- WHAT TO DO
Your task is to copy the stretch of lines in the records below that begins with the line containing "for item in" and ends with the line containing "points = [vertex.co", exactly as written, with nothing added.

<<<<

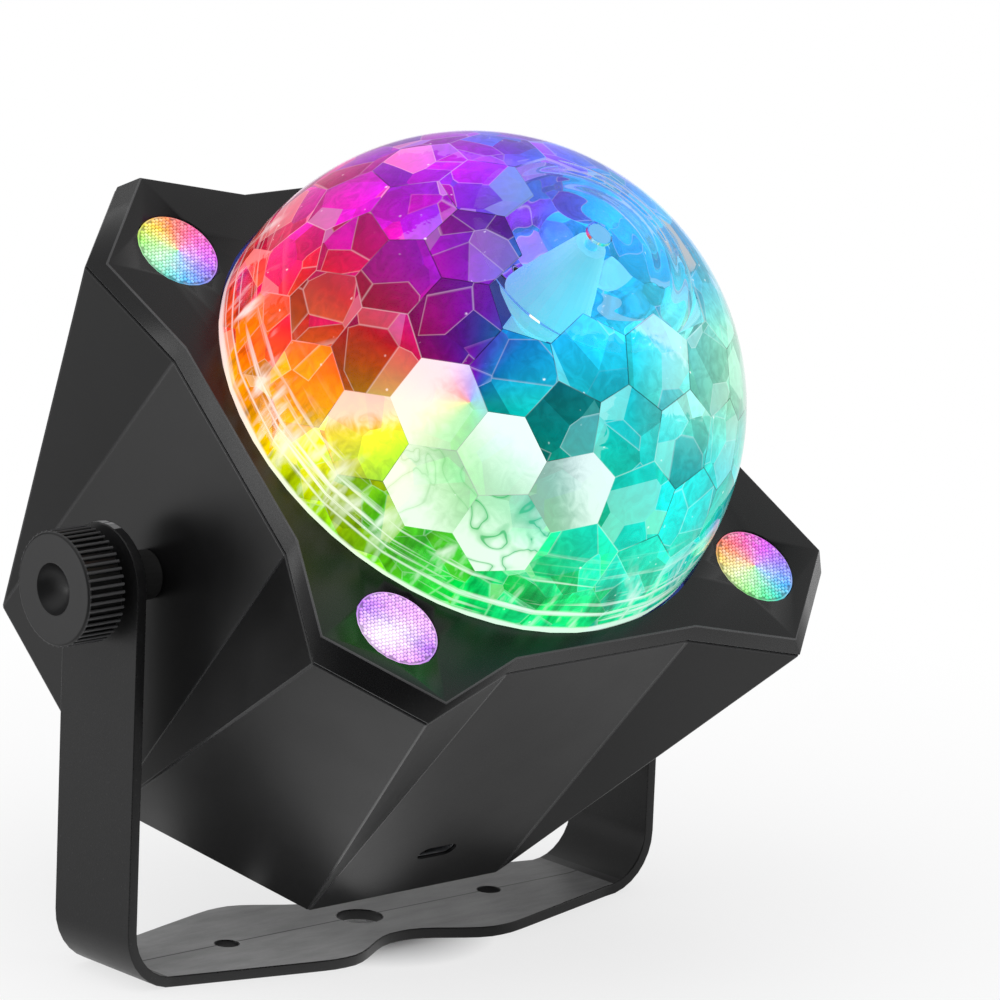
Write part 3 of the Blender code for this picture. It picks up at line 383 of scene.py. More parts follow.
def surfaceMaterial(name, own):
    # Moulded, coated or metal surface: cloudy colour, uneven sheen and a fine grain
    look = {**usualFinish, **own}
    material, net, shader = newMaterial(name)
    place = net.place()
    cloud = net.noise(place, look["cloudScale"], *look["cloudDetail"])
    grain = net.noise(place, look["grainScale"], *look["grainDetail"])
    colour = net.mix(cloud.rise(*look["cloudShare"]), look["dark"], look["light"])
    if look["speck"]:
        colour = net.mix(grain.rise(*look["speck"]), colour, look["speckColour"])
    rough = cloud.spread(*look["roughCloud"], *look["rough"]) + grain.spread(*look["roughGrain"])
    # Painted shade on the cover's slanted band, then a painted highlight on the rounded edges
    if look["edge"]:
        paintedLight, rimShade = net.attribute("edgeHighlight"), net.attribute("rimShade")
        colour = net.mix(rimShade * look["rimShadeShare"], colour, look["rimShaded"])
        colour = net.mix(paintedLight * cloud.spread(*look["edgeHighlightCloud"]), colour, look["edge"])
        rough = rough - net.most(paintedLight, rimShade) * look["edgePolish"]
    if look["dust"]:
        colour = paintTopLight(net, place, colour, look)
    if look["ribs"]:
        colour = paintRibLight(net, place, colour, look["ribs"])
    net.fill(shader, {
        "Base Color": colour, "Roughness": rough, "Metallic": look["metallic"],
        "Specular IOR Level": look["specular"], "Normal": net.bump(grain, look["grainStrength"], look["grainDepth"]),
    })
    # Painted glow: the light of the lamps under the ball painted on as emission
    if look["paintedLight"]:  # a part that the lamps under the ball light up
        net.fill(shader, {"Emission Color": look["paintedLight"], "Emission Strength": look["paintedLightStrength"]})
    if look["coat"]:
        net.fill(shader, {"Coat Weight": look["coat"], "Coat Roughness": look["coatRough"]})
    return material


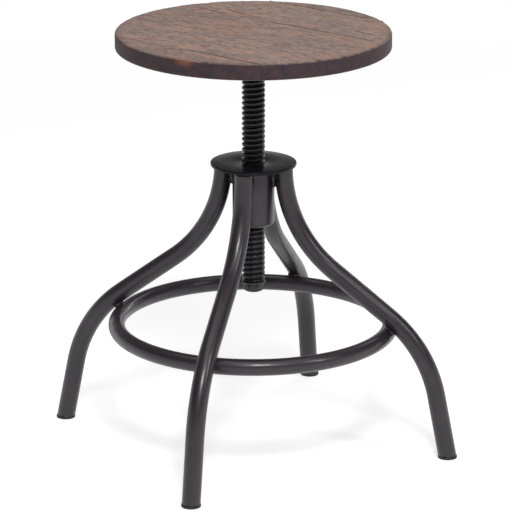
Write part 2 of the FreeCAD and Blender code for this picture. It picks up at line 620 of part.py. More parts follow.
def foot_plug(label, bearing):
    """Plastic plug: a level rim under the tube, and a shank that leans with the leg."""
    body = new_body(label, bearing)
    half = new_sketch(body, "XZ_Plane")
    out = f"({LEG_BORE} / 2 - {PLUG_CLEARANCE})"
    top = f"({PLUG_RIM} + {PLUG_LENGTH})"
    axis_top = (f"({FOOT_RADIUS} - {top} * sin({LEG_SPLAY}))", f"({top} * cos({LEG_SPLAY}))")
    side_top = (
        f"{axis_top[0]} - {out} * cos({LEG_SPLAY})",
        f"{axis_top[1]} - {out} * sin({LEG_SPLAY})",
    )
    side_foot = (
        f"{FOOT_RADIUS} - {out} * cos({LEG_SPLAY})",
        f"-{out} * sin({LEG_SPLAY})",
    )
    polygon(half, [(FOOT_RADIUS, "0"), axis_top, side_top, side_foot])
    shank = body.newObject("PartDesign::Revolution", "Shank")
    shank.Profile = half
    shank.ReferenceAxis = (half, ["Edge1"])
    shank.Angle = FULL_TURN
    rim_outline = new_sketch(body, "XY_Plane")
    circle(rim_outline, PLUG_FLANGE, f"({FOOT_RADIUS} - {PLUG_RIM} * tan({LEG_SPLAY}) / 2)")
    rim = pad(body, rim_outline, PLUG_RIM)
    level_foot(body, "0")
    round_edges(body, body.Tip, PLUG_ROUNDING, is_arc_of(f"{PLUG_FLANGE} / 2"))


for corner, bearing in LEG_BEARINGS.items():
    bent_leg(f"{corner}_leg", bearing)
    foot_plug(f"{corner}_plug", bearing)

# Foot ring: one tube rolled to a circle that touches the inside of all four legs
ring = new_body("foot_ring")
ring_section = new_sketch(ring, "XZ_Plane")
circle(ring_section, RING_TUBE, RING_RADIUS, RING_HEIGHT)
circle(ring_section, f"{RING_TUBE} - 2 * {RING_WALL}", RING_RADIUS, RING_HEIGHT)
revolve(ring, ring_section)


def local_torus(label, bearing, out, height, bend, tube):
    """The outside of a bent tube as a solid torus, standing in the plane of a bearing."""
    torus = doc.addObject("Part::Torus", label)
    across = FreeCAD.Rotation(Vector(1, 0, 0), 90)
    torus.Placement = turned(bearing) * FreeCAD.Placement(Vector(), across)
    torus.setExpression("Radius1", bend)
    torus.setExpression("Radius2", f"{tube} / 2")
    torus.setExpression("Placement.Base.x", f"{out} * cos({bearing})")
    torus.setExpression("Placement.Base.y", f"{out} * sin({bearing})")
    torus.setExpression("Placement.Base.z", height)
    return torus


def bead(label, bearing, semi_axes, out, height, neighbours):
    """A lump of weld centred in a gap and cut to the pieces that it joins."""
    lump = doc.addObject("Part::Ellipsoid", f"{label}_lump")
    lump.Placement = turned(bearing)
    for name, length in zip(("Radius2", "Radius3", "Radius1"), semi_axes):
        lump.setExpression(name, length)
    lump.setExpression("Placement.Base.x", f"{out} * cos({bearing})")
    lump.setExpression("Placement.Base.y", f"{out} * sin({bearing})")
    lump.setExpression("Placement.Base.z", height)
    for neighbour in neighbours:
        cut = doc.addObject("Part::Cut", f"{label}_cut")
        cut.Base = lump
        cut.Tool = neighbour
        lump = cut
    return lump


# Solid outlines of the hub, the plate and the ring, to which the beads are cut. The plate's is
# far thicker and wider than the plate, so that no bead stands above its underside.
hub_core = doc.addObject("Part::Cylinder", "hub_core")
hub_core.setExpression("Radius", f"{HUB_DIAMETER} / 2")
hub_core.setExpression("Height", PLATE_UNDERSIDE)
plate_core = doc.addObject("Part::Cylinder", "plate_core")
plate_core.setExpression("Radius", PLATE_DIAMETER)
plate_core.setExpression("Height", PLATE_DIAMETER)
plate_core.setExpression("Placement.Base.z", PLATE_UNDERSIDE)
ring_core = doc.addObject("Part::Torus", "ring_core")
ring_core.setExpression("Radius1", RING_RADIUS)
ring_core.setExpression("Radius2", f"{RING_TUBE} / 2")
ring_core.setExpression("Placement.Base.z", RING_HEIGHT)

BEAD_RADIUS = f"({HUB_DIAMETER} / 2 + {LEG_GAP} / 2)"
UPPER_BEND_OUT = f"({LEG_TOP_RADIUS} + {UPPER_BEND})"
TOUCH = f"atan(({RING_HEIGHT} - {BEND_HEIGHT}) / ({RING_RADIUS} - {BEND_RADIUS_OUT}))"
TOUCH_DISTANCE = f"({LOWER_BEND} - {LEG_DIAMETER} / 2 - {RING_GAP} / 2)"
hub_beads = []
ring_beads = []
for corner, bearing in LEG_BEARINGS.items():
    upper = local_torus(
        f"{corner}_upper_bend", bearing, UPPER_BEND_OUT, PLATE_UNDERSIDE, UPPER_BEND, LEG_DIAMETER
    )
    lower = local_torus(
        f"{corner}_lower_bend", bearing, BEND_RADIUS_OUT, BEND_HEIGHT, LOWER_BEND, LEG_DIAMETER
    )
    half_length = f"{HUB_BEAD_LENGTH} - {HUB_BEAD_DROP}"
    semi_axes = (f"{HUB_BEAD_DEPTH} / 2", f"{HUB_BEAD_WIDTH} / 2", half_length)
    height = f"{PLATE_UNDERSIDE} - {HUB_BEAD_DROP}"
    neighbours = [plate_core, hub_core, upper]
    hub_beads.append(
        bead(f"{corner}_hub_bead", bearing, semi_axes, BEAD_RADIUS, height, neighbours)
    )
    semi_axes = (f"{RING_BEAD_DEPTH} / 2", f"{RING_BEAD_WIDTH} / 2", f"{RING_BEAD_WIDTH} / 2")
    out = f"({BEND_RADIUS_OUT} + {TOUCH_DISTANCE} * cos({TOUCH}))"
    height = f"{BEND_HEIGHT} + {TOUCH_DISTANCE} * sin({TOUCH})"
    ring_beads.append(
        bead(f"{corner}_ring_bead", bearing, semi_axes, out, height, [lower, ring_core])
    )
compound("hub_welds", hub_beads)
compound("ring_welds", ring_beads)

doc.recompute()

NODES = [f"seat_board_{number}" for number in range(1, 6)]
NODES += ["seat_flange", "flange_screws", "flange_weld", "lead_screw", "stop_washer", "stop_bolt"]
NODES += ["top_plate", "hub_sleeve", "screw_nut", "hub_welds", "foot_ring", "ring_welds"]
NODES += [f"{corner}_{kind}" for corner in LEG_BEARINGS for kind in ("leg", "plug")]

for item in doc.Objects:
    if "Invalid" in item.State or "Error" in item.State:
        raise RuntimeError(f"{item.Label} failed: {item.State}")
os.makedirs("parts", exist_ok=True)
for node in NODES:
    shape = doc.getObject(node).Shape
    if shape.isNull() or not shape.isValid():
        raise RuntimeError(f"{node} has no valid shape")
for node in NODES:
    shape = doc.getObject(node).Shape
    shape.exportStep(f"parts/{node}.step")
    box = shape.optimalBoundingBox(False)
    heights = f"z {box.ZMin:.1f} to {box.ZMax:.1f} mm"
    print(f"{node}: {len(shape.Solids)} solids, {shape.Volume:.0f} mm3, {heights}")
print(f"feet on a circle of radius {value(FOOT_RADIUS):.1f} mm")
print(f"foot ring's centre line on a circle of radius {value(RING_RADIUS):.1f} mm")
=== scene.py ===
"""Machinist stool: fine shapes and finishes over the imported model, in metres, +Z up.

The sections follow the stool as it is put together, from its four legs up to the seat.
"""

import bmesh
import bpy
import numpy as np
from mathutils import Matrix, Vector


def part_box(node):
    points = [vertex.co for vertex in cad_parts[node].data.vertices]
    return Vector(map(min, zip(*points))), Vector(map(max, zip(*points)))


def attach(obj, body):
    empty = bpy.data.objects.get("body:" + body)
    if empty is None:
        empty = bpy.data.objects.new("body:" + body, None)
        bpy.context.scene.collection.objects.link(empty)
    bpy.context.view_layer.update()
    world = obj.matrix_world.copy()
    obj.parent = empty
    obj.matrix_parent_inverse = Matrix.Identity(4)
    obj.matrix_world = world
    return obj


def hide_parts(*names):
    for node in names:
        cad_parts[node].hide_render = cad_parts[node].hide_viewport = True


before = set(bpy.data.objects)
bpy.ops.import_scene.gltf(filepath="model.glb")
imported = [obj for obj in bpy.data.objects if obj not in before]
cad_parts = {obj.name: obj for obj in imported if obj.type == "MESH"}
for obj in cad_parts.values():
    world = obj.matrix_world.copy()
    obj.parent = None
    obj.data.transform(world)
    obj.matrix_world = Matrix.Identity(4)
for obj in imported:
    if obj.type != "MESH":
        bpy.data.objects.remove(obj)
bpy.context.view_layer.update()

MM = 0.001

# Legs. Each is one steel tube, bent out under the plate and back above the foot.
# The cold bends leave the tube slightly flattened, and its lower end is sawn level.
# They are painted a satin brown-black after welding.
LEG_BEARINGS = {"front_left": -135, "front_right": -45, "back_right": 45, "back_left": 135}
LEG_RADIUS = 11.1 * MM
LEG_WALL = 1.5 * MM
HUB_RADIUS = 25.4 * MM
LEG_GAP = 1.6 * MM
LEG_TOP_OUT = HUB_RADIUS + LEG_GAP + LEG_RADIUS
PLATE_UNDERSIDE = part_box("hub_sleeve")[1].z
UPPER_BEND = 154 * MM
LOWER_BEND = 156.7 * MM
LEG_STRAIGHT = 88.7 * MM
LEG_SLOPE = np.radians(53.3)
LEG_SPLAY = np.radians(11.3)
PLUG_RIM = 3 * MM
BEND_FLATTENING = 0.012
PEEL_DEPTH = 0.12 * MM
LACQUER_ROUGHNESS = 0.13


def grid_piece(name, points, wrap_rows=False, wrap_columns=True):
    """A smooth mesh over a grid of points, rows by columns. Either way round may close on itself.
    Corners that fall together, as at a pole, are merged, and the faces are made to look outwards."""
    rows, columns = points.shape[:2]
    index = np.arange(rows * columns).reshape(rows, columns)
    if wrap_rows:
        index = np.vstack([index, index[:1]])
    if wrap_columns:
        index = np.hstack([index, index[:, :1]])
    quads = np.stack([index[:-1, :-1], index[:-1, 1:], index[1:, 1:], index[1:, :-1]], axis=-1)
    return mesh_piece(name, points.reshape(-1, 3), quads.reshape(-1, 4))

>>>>

- REPLY TO THE EXERCISE
for item in doc.Objects:
    if "Invalid" in item.State or "Error" in item.State:
        raise RuntimeError(f"{item.Label} failed: {item.State}")
os.makedirs("parts", exist_ok=True)
for node in NODES:
    shape = doc.getObject(node).Shape
    if shape.isNull() or not shape.isValid():
        raise RuntimeError(f"{node} has no valid shape")
for node in NODES:
    shape = doc.getObject(node).Shape
    shape.exportStep(f"parts/{node}.step")
    box = shape.optimalBoundingBox(False)
    heights = f"z {box.ZMin:.1f} to {box.ZMax:.1f} mm"
    print(f"{node}: {len(shape.Solids)} solids, {shape.Volume:.0f} mm3, {heights}")
print(f"feet on a circle of radius {value(FOOT_RADIUS):.1f} mm")
print(f"foot ring's centre line on a circle of radius {value(RING_RADIUS):.1f} mm")
=== scene.py ===
"""Machinist stool: fine shapes and finishes over the imported model, in metres, +Z up.

The sections follow the stool as it is put together, from its four legs up to the seat.
"""

import bmesh
import bpy
import numpy as np
from mathutils import Matrix, Vector


def part_box(node):
    points = [vertex.co for vertex in cad_parts[node].data.vertices]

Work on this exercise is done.